How is an offer different from a product?

The product is what you sell. The offer is how you sell it. The same product can be packaged into a weak offer that converts at 1 percent or a strong offer that converts at 20 percent, with no change to the underlying product. Most businesses have a product problem they think is a marketing problem, and an offer problem they think is a product problem.

Should I always include a guarantee?

Yes, in some form, for almost every offer. The guarantee transfers risk from the buyer to the seller, which is the single most powerful conversion lever in marketing. Money-back is the default. Outcome-based, performance-based, conditional, or pay-on-results guarantees can be even stronger for service businesses where the result is measurable.
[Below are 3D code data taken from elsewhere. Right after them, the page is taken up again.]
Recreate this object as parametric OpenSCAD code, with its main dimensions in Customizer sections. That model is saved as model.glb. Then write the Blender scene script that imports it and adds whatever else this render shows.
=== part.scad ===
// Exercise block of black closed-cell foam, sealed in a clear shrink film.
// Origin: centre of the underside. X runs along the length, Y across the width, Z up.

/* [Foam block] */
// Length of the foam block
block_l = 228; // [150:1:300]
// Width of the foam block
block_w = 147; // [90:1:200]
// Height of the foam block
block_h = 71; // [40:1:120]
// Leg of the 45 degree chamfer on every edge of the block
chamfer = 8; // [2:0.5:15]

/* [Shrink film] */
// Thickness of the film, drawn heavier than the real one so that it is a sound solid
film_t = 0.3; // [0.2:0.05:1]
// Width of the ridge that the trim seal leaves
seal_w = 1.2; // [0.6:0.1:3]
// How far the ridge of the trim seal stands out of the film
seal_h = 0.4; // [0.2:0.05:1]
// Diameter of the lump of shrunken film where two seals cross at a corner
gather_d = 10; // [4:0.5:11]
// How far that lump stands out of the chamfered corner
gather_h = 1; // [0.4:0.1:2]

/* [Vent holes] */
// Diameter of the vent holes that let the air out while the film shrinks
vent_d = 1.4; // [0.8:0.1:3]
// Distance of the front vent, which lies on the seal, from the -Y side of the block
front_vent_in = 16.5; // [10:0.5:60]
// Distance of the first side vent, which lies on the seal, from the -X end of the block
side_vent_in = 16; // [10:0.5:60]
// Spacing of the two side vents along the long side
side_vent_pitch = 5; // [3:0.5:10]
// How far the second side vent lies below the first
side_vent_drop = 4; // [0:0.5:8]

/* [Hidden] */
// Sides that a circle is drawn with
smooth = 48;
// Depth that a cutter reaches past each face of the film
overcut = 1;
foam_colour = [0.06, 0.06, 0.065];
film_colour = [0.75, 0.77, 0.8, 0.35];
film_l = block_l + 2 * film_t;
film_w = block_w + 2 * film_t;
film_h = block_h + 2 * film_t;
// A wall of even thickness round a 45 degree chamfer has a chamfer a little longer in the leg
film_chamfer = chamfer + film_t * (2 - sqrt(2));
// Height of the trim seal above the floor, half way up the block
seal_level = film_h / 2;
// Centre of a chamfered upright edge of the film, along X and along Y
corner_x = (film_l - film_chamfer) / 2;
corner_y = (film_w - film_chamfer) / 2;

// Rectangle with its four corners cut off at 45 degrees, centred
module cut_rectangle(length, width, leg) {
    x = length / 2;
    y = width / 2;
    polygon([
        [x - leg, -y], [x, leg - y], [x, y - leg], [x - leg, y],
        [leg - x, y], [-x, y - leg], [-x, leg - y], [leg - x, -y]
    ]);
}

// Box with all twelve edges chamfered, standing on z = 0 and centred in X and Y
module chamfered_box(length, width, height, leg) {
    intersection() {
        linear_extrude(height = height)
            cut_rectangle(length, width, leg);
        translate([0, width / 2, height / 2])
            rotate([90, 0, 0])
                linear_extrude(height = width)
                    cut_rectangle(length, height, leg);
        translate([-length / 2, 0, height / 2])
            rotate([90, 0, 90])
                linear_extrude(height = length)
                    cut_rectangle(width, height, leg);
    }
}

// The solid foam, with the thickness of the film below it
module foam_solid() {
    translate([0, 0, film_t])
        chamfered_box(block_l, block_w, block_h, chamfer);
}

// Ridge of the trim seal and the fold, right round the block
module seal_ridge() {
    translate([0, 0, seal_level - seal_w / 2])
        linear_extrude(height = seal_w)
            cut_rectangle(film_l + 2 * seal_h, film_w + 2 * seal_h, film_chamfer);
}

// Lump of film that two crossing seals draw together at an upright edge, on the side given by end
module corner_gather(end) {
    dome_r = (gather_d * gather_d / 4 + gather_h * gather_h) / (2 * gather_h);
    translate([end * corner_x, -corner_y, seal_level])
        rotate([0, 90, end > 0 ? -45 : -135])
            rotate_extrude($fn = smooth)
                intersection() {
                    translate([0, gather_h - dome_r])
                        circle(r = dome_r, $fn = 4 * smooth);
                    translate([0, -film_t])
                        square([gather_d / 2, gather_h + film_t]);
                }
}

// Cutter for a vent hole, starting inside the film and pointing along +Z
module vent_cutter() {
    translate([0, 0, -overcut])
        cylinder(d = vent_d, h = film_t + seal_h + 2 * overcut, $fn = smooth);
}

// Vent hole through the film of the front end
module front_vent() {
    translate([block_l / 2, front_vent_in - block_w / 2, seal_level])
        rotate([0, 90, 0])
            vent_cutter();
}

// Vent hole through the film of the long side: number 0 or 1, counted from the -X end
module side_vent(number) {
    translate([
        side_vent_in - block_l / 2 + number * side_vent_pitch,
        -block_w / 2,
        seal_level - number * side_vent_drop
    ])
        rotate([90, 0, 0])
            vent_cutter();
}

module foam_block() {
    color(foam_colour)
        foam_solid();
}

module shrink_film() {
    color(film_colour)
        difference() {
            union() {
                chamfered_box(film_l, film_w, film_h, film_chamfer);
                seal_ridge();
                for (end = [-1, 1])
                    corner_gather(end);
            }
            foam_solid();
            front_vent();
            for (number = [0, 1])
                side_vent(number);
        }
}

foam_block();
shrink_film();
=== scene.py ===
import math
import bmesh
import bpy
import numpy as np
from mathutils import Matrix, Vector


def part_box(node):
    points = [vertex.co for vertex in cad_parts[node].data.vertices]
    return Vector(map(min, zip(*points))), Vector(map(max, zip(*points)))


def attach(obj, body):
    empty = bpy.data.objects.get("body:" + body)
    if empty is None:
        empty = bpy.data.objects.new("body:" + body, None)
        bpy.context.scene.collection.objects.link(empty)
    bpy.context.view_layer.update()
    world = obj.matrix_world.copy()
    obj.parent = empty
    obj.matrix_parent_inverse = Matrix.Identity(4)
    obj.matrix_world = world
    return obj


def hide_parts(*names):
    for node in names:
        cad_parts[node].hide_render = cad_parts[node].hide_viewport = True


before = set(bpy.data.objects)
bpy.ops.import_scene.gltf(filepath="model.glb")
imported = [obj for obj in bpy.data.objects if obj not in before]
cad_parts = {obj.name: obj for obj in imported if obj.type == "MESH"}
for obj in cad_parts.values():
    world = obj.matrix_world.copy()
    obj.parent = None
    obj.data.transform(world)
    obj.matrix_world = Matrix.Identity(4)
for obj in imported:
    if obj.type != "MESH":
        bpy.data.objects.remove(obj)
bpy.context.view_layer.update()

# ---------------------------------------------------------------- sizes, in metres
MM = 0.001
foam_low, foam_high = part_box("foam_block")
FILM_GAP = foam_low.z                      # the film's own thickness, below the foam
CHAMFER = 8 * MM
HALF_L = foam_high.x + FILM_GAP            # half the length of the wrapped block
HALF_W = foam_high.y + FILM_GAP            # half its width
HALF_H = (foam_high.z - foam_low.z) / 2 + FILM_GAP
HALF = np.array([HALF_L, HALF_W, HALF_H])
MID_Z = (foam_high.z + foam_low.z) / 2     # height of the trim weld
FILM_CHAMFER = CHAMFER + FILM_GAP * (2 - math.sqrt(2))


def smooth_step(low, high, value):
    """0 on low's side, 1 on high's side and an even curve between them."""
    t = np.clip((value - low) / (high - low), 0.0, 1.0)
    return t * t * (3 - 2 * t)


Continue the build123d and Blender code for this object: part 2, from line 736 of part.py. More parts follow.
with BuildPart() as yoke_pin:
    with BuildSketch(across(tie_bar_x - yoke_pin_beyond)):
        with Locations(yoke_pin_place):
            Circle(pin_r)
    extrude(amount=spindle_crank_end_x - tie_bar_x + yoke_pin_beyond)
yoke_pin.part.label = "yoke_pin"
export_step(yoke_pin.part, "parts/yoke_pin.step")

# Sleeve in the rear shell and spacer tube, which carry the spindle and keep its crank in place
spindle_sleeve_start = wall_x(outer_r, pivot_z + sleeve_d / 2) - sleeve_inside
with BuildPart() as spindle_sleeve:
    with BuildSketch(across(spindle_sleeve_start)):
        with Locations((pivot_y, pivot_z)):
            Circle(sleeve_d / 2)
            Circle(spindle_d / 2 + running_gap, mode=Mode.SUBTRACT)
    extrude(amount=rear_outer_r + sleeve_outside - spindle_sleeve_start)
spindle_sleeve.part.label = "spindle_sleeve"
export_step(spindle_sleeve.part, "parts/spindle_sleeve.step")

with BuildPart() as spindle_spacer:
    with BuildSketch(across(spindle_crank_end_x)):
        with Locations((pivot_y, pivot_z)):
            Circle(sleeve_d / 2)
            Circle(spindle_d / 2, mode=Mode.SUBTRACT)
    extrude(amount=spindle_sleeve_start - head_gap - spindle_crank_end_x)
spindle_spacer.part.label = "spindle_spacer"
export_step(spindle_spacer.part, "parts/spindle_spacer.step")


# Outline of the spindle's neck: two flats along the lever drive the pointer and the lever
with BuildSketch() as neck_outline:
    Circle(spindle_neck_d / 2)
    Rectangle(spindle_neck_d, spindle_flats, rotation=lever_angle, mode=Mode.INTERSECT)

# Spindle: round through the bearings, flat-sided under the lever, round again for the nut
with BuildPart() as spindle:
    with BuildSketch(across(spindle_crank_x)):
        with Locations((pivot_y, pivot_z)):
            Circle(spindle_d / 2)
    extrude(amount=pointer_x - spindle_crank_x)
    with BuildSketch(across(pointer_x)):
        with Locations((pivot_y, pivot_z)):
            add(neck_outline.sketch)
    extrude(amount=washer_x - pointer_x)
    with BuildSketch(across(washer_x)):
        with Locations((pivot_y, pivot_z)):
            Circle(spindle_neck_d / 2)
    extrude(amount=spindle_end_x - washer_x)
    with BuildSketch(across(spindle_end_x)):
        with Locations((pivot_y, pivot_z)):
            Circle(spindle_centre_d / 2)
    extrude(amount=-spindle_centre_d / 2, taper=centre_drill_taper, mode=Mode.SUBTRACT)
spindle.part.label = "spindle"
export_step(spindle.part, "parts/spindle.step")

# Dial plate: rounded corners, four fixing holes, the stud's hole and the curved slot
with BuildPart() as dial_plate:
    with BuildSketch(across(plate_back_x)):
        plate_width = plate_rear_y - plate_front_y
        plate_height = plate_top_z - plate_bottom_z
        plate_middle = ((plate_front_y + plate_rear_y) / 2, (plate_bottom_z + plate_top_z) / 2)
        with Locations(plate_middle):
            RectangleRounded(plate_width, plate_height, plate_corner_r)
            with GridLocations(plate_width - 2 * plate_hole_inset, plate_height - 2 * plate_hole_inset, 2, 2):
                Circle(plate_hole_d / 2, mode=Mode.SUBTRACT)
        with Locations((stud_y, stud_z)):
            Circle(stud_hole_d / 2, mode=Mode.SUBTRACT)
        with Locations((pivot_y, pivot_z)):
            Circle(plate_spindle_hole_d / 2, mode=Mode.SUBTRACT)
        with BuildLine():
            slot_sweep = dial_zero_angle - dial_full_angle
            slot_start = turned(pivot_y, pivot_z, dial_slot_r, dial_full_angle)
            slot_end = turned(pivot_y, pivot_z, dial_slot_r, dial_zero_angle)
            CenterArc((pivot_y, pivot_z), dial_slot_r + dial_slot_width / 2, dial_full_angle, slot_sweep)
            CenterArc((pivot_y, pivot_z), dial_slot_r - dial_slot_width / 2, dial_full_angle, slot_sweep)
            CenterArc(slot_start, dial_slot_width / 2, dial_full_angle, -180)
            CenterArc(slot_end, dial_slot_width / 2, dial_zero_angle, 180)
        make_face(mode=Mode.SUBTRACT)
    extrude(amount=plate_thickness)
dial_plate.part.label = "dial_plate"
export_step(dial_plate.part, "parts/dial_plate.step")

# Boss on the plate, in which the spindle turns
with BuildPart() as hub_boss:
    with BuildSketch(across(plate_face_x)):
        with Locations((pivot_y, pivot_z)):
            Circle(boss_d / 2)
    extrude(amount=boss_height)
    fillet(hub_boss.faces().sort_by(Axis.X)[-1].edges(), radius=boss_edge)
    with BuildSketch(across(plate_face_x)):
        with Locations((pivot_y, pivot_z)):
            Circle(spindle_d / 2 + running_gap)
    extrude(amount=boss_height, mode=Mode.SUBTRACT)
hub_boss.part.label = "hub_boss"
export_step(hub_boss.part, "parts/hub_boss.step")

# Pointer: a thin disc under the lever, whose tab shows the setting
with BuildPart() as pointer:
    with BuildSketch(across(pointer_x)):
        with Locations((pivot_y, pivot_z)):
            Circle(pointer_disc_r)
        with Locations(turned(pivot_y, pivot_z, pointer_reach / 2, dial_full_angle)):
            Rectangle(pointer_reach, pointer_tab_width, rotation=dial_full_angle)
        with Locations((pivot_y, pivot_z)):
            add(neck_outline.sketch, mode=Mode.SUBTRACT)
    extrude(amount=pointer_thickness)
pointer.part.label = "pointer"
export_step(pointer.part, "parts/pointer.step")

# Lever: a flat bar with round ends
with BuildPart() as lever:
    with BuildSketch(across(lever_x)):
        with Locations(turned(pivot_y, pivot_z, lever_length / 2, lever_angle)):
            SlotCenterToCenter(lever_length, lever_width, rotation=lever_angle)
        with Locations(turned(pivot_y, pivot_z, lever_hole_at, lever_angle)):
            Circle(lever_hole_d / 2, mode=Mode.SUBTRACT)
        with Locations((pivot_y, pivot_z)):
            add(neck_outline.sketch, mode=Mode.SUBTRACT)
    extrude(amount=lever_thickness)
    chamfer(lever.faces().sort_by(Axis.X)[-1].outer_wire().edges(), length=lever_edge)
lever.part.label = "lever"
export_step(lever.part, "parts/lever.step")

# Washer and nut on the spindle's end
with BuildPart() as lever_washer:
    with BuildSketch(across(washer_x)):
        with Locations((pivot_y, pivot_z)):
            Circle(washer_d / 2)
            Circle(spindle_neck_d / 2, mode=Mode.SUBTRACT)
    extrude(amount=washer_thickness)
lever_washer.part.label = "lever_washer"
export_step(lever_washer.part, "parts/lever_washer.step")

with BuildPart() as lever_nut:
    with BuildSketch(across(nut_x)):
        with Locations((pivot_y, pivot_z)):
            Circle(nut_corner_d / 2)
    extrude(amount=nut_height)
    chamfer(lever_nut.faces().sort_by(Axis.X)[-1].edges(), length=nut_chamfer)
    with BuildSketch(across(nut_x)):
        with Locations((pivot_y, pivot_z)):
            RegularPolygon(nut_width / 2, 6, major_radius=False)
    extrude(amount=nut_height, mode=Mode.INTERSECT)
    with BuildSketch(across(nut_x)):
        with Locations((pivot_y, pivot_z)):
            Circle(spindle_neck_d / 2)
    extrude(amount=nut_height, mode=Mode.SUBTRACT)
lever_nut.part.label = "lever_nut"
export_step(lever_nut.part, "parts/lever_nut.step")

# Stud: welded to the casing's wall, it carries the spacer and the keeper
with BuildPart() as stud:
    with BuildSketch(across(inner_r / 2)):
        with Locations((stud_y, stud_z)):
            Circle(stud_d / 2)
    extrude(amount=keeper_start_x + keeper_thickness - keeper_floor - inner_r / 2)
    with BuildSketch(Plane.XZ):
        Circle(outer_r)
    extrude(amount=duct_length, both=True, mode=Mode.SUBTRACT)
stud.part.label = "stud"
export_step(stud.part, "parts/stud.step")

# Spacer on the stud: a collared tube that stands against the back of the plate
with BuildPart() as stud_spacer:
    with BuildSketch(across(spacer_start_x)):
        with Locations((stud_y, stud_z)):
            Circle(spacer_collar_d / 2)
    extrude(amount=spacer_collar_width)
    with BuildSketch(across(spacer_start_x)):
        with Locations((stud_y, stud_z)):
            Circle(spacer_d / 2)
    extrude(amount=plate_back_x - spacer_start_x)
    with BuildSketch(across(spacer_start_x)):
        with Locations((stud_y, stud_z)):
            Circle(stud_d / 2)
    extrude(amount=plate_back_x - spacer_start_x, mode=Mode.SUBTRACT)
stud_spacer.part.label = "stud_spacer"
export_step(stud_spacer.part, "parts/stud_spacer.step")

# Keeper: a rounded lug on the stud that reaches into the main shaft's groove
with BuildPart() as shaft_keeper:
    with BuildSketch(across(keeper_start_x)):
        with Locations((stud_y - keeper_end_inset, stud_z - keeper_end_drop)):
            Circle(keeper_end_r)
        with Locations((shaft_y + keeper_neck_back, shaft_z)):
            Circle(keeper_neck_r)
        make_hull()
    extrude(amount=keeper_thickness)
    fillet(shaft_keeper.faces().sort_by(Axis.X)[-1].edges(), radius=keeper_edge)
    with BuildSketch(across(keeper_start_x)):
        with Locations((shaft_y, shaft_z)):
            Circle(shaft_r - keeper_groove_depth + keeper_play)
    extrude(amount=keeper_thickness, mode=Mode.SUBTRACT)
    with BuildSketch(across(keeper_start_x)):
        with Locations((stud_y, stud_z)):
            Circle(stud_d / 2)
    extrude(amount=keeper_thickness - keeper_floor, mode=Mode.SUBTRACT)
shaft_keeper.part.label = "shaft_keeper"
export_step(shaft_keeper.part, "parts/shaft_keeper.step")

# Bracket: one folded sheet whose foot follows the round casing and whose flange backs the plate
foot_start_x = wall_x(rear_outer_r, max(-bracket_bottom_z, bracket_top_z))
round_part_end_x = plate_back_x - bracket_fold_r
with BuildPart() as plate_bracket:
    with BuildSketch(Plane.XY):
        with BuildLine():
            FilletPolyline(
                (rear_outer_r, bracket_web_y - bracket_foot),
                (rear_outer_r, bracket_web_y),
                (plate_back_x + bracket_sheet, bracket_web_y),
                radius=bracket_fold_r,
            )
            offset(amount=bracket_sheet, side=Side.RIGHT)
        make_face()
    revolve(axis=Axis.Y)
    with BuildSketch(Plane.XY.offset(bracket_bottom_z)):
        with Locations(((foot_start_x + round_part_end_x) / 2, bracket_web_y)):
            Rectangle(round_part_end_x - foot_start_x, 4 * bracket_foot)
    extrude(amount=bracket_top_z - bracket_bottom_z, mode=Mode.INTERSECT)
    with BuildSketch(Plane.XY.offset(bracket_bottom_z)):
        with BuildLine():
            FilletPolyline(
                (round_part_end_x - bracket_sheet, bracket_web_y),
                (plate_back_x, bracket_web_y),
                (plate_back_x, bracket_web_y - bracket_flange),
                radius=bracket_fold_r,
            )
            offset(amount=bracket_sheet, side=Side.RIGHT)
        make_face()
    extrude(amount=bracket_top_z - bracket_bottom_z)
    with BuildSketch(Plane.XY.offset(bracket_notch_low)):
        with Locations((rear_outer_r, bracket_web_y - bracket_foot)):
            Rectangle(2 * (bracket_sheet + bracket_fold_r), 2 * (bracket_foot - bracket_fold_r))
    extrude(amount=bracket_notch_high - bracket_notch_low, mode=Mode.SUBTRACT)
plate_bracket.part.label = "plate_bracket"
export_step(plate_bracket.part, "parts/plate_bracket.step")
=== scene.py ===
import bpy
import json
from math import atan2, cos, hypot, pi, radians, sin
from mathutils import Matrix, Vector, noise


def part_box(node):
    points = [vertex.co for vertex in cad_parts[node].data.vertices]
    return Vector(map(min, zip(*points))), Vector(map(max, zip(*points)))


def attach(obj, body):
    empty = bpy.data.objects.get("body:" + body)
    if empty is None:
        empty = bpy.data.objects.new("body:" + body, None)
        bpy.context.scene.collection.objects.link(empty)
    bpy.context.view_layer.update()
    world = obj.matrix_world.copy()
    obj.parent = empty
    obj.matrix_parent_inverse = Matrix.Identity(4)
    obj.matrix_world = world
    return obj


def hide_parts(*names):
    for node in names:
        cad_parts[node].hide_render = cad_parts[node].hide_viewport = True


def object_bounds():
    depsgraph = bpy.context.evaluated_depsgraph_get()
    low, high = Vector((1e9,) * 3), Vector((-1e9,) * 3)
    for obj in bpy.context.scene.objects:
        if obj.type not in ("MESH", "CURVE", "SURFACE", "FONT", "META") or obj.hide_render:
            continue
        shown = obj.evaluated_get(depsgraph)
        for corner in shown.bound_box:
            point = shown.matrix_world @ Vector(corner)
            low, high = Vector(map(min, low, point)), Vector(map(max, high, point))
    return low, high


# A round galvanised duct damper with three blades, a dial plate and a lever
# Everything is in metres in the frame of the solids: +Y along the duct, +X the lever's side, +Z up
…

How many bonuses should I include?

Three to five. Fewer feels thin. More feels desperate. Each bonus should address a specific objection or accelerate a specific outcome. Stack the perceived value of the bonuses to at least 2 to 3 times the price of the main offer to anchor value.

How do I price an offer?

Three anchors guide pricing: cost of delivery (must be below price), perceived value (price should be 5 to 10 percent of value delivered for high-confidence outcomes), and market comparables (price relative to alternatives). Avoid cost-plus pricing for premium offers; price on outcome and value, not on inputs.

How often should I refresh the offer?

Test offer elements continuously (price points, bonuses, guarantee wording, scarcity). Refresh the core offer structure every 12 to 18 months or when conversion drops 25 percent from baseline. The market moves, competitors copy your offer, and what felt fresh becomes table stakes. The strongest businesses ship at least one new offer per quarter.